_Exercise task_:
Return only the lines running from the line that holds "for leftover in" to the line that holds "obj.parent = None", including both.

_Data section_:
⟨

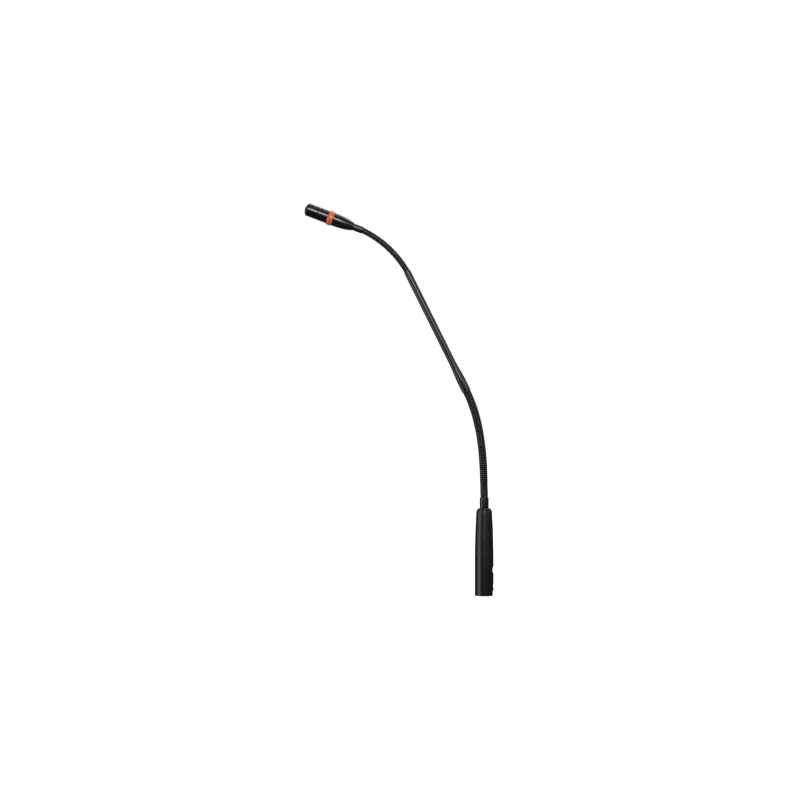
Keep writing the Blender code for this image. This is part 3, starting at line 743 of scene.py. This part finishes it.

⟩
⟨

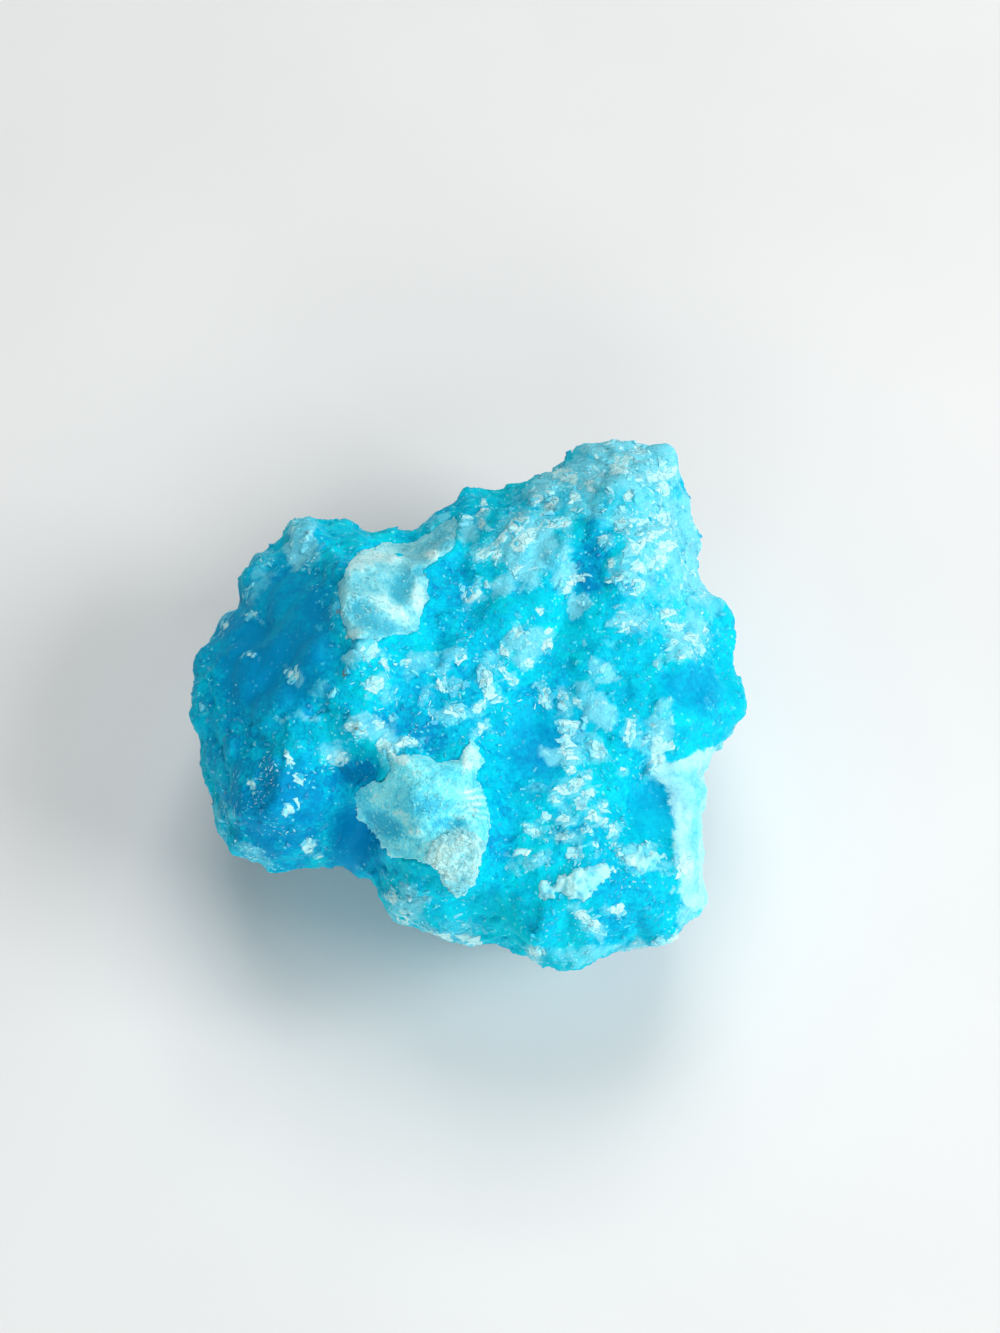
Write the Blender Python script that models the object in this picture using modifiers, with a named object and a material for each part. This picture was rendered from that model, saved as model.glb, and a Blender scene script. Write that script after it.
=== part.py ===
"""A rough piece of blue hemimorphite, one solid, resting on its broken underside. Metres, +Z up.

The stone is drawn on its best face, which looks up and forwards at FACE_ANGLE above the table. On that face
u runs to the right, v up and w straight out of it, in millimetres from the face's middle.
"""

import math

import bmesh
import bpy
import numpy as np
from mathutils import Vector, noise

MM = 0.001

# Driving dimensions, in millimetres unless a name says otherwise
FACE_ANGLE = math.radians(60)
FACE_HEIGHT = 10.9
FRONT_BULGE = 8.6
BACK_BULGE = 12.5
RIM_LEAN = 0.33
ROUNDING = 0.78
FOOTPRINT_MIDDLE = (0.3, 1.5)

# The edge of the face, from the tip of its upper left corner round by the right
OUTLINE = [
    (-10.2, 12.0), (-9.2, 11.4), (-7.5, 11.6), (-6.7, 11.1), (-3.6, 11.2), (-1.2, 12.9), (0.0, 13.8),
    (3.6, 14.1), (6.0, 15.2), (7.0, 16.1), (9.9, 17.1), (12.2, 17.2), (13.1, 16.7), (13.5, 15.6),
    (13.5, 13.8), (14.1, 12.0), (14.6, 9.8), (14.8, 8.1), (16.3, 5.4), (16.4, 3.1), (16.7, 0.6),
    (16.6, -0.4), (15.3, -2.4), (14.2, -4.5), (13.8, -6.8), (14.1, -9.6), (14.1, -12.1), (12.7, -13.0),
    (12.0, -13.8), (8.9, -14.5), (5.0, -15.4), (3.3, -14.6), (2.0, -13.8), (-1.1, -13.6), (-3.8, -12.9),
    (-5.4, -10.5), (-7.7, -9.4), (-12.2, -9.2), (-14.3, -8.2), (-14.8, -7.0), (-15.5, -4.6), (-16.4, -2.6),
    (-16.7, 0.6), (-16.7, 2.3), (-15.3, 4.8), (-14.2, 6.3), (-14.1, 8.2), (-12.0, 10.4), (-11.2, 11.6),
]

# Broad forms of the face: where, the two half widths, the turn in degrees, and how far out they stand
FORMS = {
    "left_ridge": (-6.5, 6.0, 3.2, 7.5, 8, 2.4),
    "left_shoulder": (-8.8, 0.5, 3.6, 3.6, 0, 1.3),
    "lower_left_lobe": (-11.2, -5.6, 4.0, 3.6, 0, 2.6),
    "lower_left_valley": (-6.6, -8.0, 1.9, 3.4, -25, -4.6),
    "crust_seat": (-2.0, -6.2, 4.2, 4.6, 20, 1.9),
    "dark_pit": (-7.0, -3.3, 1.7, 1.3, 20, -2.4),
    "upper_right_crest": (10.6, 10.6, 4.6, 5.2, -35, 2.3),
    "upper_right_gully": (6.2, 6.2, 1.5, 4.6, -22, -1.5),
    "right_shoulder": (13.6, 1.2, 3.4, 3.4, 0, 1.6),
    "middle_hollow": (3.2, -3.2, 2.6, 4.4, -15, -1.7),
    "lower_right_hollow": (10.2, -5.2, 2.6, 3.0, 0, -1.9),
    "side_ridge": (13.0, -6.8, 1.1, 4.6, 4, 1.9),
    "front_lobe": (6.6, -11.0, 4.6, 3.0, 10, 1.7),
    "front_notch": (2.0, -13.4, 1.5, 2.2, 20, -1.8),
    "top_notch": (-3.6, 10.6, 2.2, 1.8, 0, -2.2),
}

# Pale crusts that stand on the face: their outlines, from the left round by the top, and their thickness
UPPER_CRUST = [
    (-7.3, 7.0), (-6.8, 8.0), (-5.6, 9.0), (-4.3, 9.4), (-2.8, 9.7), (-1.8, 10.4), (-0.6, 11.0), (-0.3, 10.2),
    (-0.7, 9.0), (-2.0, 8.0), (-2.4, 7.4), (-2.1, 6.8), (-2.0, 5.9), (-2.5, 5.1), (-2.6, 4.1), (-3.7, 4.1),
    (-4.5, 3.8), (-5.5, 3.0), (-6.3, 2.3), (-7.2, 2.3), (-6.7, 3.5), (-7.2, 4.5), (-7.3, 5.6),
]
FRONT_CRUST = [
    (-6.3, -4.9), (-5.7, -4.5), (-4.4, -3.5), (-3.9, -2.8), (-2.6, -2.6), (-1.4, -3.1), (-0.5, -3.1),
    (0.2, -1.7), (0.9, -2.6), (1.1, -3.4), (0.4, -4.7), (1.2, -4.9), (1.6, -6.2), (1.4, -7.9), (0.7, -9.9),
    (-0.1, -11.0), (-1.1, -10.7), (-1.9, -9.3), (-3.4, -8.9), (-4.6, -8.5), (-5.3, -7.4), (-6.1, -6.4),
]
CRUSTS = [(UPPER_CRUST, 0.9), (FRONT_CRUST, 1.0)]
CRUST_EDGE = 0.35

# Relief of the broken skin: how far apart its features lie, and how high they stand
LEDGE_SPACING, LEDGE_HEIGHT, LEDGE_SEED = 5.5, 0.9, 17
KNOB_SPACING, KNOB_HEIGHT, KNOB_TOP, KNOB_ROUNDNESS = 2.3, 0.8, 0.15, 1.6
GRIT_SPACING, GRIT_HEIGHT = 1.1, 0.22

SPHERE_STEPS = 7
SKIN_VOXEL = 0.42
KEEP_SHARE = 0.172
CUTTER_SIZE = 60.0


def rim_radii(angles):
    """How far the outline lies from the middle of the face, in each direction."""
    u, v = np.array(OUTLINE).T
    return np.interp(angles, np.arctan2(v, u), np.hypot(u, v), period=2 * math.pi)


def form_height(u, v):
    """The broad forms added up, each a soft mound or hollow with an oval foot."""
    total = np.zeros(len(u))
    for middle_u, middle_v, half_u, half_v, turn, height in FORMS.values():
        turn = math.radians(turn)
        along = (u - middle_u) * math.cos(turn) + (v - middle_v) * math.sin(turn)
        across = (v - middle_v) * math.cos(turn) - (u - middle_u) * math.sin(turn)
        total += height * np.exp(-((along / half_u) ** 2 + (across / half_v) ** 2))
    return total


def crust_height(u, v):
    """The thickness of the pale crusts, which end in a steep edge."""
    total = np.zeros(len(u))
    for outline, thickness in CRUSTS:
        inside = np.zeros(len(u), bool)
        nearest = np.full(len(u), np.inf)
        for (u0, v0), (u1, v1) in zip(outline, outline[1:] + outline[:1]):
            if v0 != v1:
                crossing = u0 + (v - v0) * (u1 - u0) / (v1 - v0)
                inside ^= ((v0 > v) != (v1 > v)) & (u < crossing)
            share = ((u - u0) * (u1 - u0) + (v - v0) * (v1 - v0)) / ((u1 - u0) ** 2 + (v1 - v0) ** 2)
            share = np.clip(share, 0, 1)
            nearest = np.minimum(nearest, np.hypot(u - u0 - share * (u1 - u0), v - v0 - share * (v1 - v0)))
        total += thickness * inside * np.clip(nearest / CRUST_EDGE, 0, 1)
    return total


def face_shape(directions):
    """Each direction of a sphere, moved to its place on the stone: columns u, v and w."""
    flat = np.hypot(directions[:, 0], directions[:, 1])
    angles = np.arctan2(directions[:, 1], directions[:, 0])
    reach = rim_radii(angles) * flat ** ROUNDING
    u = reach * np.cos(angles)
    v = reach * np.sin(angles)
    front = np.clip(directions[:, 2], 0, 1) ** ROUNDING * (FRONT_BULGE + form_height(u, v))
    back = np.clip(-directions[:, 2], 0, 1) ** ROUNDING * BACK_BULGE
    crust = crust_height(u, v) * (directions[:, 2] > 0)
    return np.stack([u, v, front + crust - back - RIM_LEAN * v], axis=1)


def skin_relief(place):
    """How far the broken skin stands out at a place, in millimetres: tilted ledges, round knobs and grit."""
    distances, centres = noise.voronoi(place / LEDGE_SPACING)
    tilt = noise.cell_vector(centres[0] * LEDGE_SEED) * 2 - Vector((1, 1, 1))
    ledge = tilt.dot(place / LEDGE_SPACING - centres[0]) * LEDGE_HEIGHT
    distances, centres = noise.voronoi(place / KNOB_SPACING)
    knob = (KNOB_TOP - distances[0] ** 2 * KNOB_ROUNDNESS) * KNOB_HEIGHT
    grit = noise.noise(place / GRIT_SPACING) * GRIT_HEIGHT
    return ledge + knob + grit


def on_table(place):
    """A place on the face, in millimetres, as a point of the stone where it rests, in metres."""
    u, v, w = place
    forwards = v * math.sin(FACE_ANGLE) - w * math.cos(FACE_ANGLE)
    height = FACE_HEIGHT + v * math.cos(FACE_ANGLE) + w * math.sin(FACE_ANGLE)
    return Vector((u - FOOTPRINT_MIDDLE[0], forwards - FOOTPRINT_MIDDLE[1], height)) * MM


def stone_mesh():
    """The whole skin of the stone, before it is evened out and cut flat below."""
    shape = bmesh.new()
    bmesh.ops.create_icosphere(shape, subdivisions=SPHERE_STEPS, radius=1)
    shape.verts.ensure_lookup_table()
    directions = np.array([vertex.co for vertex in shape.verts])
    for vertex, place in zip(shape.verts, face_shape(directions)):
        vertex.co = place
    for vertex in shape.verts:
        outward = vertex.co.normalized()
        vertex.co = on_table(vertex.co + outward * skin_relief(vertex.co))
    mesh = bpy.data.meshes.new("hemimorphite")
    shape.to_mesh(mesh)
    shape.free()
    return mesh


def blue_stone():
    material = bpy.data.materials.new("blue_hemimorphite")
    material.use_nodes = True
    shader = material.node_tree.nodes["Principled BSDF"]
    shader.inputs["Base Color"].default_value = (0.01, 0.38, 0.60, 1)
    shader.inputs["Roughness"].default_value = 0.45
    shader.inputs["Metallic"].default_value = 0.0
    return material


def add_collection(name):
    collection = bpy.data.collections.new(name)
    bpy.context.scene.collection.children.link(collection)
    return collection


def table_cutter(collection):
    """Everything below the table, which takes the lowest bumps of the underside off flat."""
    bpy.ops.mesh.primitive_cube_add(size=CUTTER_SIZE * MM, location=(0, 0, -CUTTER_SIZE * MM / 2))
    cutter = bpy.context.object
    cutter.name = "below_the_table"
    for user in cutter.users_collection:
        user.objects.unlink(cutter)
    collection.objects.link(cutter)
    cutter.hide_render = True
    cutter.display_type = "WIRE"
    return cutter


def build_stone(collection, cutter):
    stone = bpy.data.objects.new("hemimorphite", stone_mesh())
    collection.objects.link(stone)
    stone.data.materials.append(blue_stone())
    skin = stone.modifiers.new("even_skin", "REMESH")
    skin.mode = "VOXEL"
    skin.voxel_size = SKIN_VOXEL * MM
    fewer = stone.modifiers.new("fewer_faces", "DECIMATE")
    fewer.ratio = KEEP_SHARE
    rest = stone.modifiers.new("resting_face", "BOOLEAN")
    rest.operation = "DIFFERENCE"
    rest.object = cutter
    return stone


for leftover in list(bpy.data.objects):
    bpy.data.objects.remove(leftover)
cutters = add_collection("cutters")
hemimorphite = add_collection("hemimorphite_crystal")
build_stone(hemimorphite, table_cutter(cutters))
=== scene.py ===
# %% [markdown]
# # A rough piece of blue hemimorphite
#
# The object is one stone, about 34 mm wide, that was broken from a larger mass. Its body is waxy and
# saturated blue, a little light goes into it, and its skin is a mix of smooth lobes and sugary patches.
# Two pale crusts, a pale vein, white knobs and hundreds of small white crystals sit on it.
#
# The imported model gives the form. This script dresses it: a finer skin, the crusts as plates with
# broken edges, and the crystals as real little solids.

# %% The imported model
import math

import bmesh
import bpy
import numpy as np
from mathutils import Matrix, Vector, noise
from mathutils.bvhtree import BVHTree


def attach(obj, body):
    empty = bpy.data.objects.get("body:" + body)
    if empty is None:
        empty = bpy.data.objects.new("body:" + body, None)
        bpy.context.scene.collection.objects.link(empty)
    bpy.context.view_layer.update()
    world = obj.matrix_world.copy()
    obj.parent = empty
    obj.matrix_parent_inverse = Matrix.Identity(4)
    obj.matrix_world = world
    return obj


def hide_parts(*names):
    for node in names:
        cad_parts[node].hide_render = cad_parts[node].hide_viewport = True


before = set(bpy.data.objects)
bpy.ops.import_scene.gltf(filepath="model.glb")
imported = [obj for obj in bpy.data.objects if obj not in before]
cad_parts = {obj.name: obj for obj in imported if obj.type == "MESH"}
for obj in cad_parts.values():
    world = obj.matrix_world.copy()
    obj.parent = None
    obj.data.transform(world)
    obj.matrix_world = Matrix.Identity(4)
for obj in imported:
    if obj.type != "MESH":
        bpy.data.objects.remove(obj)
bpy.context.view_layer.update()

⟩

_Output of the task_:
for leftover in list(bpy.data.objects):
    bpy.data.objects.remove(leftover)
cutters = add_collection("cutters")
hemimorphite = add_collection("hemimorphite_crystal")
build_stone(hemimorphite, table_cutter(cutters))
=== scene.py ===
# %% [markdown]
# # A rough piece of blue hemimorphite
#
# The object is one stone, about 34 mm wide, that was broken from a larger mass. Its body is waxy and
# saturated blue, a little light goes into it, and its skin is a mix of smooth lobes and sugary patches.
# Two pale crusts, a pale vein, white knobs and hundreds of small white crystals sit on it.
#
# The imported model gives the form. This script dresses it: a finer skin, the crusts as plates with
# broken edges, and the crystals as real little solids.

# %% The imported model
import math

import bmesh
import bpy
import numpy as np
from mathutils import Matrix, Vector, noise
from mathutils.bvhtree import BVHTree


def attach(obj, body):
    empty = bpy.data.objects.get("body:" + body)
    if empty is None:
        empty = bpy.data.objects.new("body:" + body, None)
        bpy.context.scene.collection.objects.link(empty)
    bpy.context.view_layer.update()
    world = obj.matrix_world.copy()
    obj.parent = empty
    obj.matrix_parent_inverse = Matrix.Identity(4)
    obj.matrix_world = world
    return obj


def hide_parts(*names):
    for node in names:
        cad_parts[node].hide_render = cad_parts[node].hide_viewport = True


before = set(bpy.data.objects)
bpy.ops.import_scene.gltf(filepath="model.glb")
imported = [obj for obj in bpy.data.objects if obj not in before]
cad_parts = {obj.name: obj for obj in imported if obj.type == "MESH"}
for obj in cad_parts.values():
    world = obj.matrix_world.copy()
    obj.parent = None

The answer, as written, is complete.